Collected material

::::::

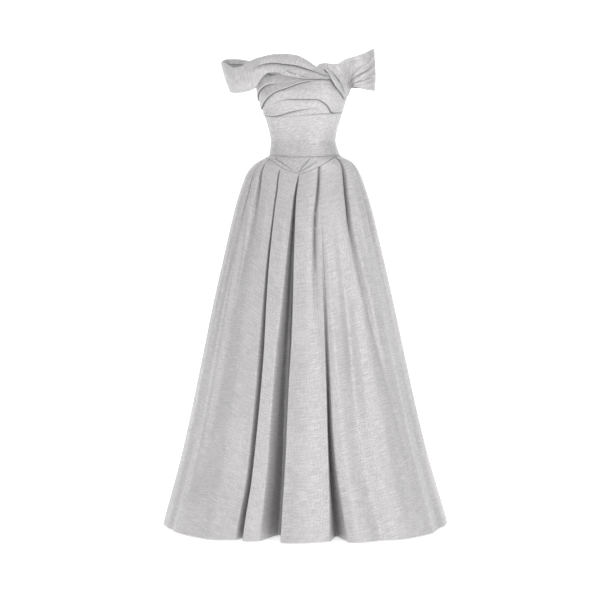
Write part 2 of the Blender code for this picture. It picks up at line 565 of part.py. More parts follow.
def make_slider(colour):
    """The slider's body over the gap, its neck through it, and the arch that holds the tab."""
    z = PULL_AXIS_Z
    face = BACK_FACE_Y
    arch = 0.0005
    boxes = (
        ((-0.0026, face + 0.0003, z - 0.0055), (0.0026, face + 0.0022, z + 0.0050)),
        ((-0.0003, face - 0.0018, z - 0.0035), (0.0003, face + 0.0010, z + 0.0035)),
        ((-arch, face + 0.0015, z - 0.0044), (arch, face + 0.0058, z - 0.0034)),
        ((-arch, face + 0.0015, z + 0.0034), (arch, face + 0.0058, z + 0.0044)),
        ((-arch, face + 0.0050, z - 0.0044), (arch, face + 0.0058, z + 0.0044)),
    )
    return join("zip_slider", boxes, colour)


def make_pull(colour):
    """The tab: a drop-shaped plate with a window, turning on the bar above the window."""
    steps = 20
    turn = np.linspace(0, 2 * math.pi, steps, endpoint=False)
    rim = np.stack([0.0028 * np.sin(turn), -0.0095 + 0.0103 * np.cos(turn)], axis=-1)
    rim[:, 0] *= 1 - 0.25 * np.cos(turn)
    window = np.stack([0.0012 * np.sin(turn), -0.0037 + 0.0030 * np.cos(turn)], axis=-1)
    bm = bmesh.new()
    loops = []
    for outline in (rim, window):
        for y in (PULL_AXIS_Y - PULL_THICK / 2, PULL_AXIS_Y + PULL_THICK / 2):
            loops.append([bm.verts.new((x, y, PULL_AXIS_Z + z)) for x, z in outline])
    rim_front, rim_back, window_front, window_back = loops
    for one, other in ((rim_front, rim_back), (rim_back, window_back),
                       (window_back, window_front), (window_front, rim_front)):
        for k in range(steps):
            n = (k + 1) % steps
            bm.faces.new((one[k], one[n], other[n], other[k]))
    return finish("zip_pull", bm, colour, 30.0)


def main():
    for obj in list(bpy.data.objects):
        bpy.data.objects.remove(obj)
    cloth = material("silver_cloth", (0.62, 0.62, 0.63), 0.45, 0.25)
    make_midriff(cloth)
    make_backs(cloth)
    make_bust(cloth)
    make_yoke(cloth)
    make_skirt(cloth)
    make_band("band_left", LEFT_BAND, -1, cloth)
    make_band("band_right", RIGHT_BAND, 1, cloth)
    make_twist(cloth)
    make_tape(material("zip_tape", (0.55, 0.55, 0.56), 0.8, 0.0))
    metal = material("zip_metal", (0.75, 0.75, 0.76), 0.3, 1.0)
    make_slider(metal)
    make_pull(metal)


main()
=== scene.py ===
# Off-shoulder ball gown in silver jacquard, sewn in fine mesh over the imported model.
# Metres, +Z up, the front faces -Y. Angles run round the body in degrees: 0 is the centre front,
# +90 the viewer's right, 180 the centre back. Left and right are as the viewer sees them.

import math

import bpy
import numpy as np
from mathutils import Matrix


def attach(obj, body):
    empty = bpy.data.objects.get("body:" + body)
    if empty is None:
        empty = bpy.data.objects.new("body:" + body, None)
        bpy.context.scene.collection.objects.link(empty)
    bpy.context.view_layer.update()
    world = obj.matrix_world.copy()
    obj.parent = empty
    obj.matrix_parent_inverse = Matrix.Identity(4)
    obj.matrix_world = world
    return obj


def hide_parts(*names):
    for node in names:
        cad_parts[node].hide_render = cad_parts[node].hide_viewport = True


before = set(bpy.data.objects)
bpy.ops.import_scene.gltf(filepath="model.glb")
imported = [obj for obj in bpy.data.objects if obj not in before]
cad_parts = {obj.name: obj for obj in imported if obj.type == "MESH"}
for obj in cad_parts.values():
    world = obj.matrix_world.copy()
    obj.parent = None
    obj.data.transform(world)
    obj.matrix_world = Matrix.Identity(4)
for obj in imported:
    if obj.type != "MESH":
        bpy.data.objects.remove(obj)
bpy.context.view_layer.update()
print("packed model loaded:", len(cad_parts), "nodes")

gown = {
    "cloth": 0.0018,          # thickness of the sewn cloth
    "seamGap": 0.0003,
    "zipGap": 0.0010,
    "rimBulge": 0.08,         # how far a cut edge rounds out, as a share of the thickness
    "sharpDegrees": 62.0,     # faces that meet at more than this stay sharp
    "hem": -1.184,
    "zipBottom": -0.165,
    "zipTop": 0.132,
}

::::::

Do this
Output only the lines from the one holding "in imported if" through the last line above, exactly as they appear.

Correct output
cad_parts = {obj.name: obj for obj in imported if obj.type == "MESH"}
for obj in cad_parts.values():
    world = obj.matrix_world.copy()
    obj.parent = None
    obj.data.transform(world)
    obj.matrix_world = Matrix.Identity(4)
for obj in imported:
    if obj.type != "MESH":
        bpy.data.objects.remove(obj)
bpy.context.view_layer.update()
print("packed model loaded:", len(cad_parts), "nodes")

gown = {
    "cloth": 0.0018,          # thickness of the sewn cloth
    "seamGap": 0.0003,
    "zipGap": 0.0010,
    "rimBulge": 0.08,         # how far a cut edge rounds out, as a share of the thickness
    "sharpDegrees": 62.0,     # faces that meet at more than this stay sharp
    "hem": -1.184,
    "zipBottom": -0.165,
    "zipTop": 0.132,
}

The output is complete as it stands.